Translational Context

While audiences ideally read poetry in its original language of composition, good translators offer readers a way to experience works from writers and cultures that would otherwise be unavailable to them. Szymborska writes in Polish; translators Clare Cavanagh and Stanisław Barańczak have adapted her works for English-speaking audiences, including this version of “A Little Girl Tugs at the Tablecloth.” Szymborska’s works appear around the world, translated into most European languages, along with Arabic, Chinese, and Korean versions, among others. A translating partnership like the one Barańczak and Cavanagh maintain can render the most nuanced versions possible, especially for modern and contemporary writers; Barańczak’s stronger in Polish while Cavanagh has a better command of English, but the subtleties of wordplay and irony in Szymborska’s works require a deft understanding of both languages. Szymborska’s use of juxtaposition and tone often affects the entire purpose of the poem, and for the tableau in “A Little Girl Tugs at the Tablecloth” to convey all of its meaning, even the verb tense makes a difference. The speaker’s empathy for the little girl—and her ongoing, wry acknowledgement of the little girl’s power—require the right diction to approximate the consistency of tone throughout the poem. When reading any poet in translation, establishing the translators’ relationship to the original author or locating multiple interpretations of the work can offer additional insights.
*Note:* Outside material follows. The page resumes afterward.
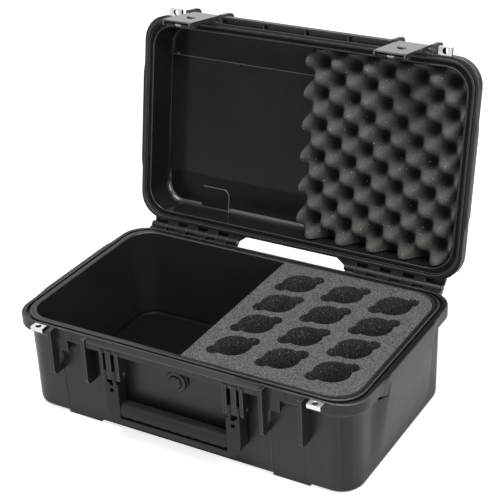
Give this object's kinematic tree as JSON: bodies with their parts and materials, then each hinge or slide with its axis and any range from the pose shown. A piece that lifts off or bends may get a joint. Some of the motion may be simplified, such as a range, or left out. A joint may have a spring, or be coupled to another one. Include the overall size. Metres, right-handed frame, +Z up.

Given their personal relationship with Szymborska, Cavanagh and Barańczak provide as close as possible to an original experience reading Szymborska’s works in English.

Cultural Context: 20th-Century Eastern European Literature

Although the term “eastern Europe” encompasses many separate cultures, the conditions present in the region before and after the world wars make it useful to consider writers and artists within the political, social, and physical landscape of countries near the Iron Curtain. Cold War attitudes and the struggle for identity among countries like Hungary, Romania, the Ukraine, and Szymborska’s native Poland manifest in the art of these regions. Political allegories in folk narratives or science fiction characterize many works by Modern Eastern European artists. Dystopian themes; psychologically disconnected narrators with identity anxieties; themes of dishonesty or duplicity; and a suspicion of even the most mundane experiences run through many works from the time and region. Szymborska’s sense of irony, her balance of dual and even opposing natures, and her subversive, transgressive gestures all fit within the uncertain world of Eastern European 20th-century themes. Like many of her peers, Szymborska depicts war and conflict as a human inevitability in many of her works. In her early career, she wrote propaganda for the new Communist government in Poland in the 1940s. She soon experienced disillusion with the party and, to some extent, with politics as a means to peace. However, within her work remains a belief in transformation, in the unexpected, and in the human ability to make mistakes, recover, and start over in a new direction. A little girl who grew up in Poland between the wars, the world fracturing around her, she learned to rely on invention rather than resilience.